I'm sure he means glue the fittings to the wall without any other fixings - "Araldite, the bridge builders' adhesive"

Reply to
Rob Morley

You do not drill into lintels. This will weaken them and could start a crack. Put the curtain poles slightly higher up into the mortar just above the lintel if necessary.

Reply to
Mike

Have you thought about using a wooden baton which you could araldite to the lintel and then use a self tapping screw and more araldite to secure the pole support onto the baton. If you painted it to match the room it wouldn't look too bad!

Mike

Reply to
Mike Hibbert

The lintel must be sound, to give a good base to glue to. The fittings must be chosen so that the adhesive is loaded in sheer and not subjected to a peel stress. You need to use the right Araldite - they make a whole range of industrail adhesives.

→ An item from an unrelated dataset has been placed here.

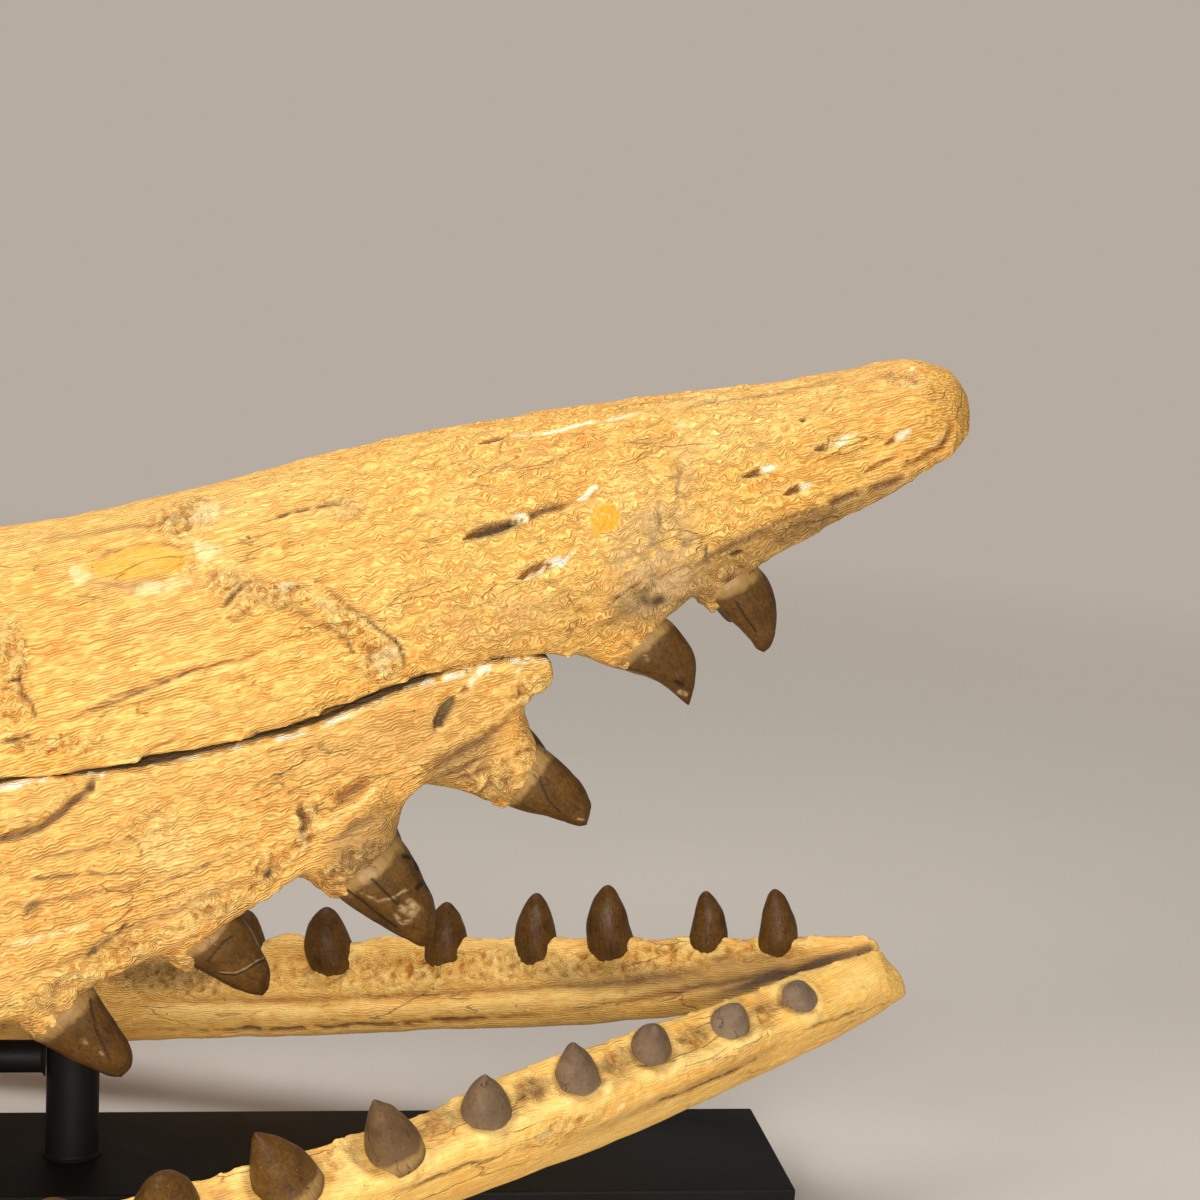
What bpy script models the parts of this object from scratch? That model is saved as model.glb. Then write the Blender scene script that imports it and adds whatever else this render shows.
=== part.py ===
"""Hainosaur skull with open jaws on a black steel stand, in metres, Z up.

The snout points along +X, the animal's right side faces -Y.
The origin is the middle of the base plate's underside.
"""

import math

import bmesh
import bpy
from mathutils import Quaternion, Vector

# Driving dimensions

GAP = 0.0003
SNOUT_TIP_X = 0.774
SKULL_BACK_X = -0.770

# Half width, roof height and tooth margin height of the upper skull along X
HALF_WIDTH = (
    (-0.770, 0.200), (-0.640, 0.215), (-0.500, 0.205), (-0.340, 0.180), (-0.200, 0.165),
    (0.000, 0.155), (0.200, 0.130), (0.400, 0.098), (0.600, 0.064), (0.700, 0.047),
)
ROOF = (
    (-0.770, 0.338), (-0.600, 0.352), (-0.400, 0.366), (-0.200, 0.384), (0.000, 0.408),
    (0.200, 0.440), (0.400, 0.491), (0.600, 0.533), (0.735, 0.555),
)
MARGIN = (
    (-0.150, 0.120), (0.000, 0.128), (0.100, 0.143), (0.200, 0.172), (0.300, 0.214),
    (0.400, 0.275), (0.500, 0.357), (0.620, 0.424), (0.735, 0.488),
)
TABLE_THICKNESS = 0.052
ORBIT_FRONT_X = -0.190
ORBIT_BACK_X = -0.315
BAR_DROP = 0.040
CHEEK_WIDTH = 0.030
TEMPORAL_CENTRE = (-0.478, 0.098)
TEMPORAL_RADII = (0.118, 0.050)
NOTCH_CENTRE = (-0.800, 0.0)
NOTCH_RADII = (0.115, 0.122)
CUT_BOTTOM = 0.20
CUT_TOP = 0.50

# Braincase under the table: its ends along X, half width, swelling, top, sink and underside
BRAINCASE_FRONT_X = -0.335
BRAINCASE_LENGTH = 0.350
BRAINCASE_WIDTH = (0.034, 0.012)
BRAINCASE_TOP = (0.340, 0.020)
BRAINCASE_BOTTOM = (0.222, 0.020)

# The open crack that separates the right maxilla from the roof
CRACK = (
    (-0.150, 0.286), (0.050, 0.293), (0.200, 0.309), (0.300, 0.325), (0.360, 0.340),
    (0.420, 0.364), (0.475, 0.379), (0.509, 0.381),
)
CRACK_OPEN = 0.004
CRACK_FRONT_X = 0.509
CRACK_BACK_X = -0.150

# Upper teeth: crown base along X, its drop below the margin, crown length, radius and dip
UPPER_TEETH = (
    (0.619, 0.009, 0.042, 0.0170, 57.0), (0.564, 0.015, 0.041, 0.0180, 46.0),
    (0.490, 0.049, 0.050, 0.0185, 36.0), (0.398, 0.027, 0.058, 0.0200, 48.0),
    (0.310, 0.013, 0.048, 0.0190, 43.0), (0.229, 0.014, 0.050, 0.0190, 43.0),
    (0.142, 0.012, 0.048, 0.0180, 48.0), (0.056, 0.012, 0.044, 0.0170, 54.0),
    (-0.028, 0.012, 0.038, 0.0150, 60.0),
)
CROWN_CURVE = math.radians(18.0)
TOOTH_SIDES = 8
TOOTH_SQUEEZE = 0.92

# Bone stems of the upper teeth: reach into the jaw and relative width, each with its share of the drop
STEM_REACH = (0.026, 0.55)
STEM_WIDE = (1.3, 8.0)

# Lower jaw: distances run from the tip of the jaw backwards
JAW_TIP_X = 0.757
JAW_HINGE = 0.780
JAW_END = 1.500
JAW_SIDE = (
    (0.000, 0.022), (0.280, 0.158), (0.430, 0.218), (0.580, 0.262), (0.780, 0.288),
    (1.000, 0.287), (1.250, 0.266), (1.400, 0.248), (1.500, 0.236),
)
JAW_TOP = (
    (0.000, 0.177), (0.250, 0.134), (0.430, 0.104), (0.600, 0.088), (0.780, 0.094),
    (0.860, 0.138), (0.930, 0.134), (1.100, 0.138), (1.280, 0.130), (1.335, 0.104),
    (1.425, 0.104), (1.500, 0.098),
)
JAW_HEIGHT = (
    (0.000, 0.032), (0.050, 0.042), (0.120, 0.052), (0.220, 0.060), (0.430, 0.064),
    (0.600, 0.068), (0.780, 0.074), (0.860, 0.114), (1.100, 0.108), (1.280, 0.092),
    (1.400, 0.056), (1.500, 0.040),
)
JAW_THICK = (
    (0.000, 0.020), (0.060, 0.032), (0.200, 0.040), (0.430, 0.046), (0.780, 0.042),
    (1.100, 0.038), (1.400, 0.046), (1.500, 0.026),
)
JAW_ROLL = (
    (0.000, 0.42), (0.500, 0.52), (0.780, 0.40), (1.100, 0.15), (1.400, 0.0), (1.500, 0.0),
)
JAW_PITCH_SHARE = 0.6
LOWER_TEETH = (0.076, 0.122, 0.176, 0.225, 0.282, 0.346, 0.405, 0.466, 0.524, 0.582, 0.640)
LOWER_RADIUS = (0.0115, 0.0180)
LOWER_CROWN = (0.034, 0.046)
LOWER_LEAN = 0.26
LOWER_DRIFT = (0.008, -0.006)
LOWER_LIFT = 0.0016

# Quadrate: centres of its foot and head, forward bow, and its two half widths
QUADRATE_FOOT = (-0.602, 0.247, 0.1090)
QUADRATE_HEAD = (-0.622, 0.172, 0.2910)
QUADRATE_BOW = 0.022
QUADRATE_LONG = (0.032, 0.030)
QUADRATE_WIDE = (0.019, 0.006)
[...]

Given all those factors, the fittings will probably fail before the adhesive does.

Colin Bignell

Reply to
nightjar

SDS does mine.

Reply to
Broadback

Looks like the OPDM needs to create an Approved Document on mounting curtain poles. DO NOT DRILL INTO CONCRETE LINTELS !!!!!!!

Reply to
Mike

DO NOT DRILL INTO CONCRETE LINTELS !!!!!!!

Why not? Common practice surely?

You would have to drill a hell of a lot of holes to weaken one - they have enourmous safety factors built in.

I've been doing it for 25 years & never seen a crack. Bear in mind the hole is only about an inch and a half deep. Drill through a lintel might be a different matter.

If it's that dangerous half the houses in the UK would have fallen down by now.

Dave

Reply to
Magician

It's the hammer drilling that does the damage. They either fail then due to a crack appearing from top to bottom or never.

Has your BCO seem one of these ?

As you say there is a large safety margin, but even so I think most lintel manufacturers will say this is a no-no.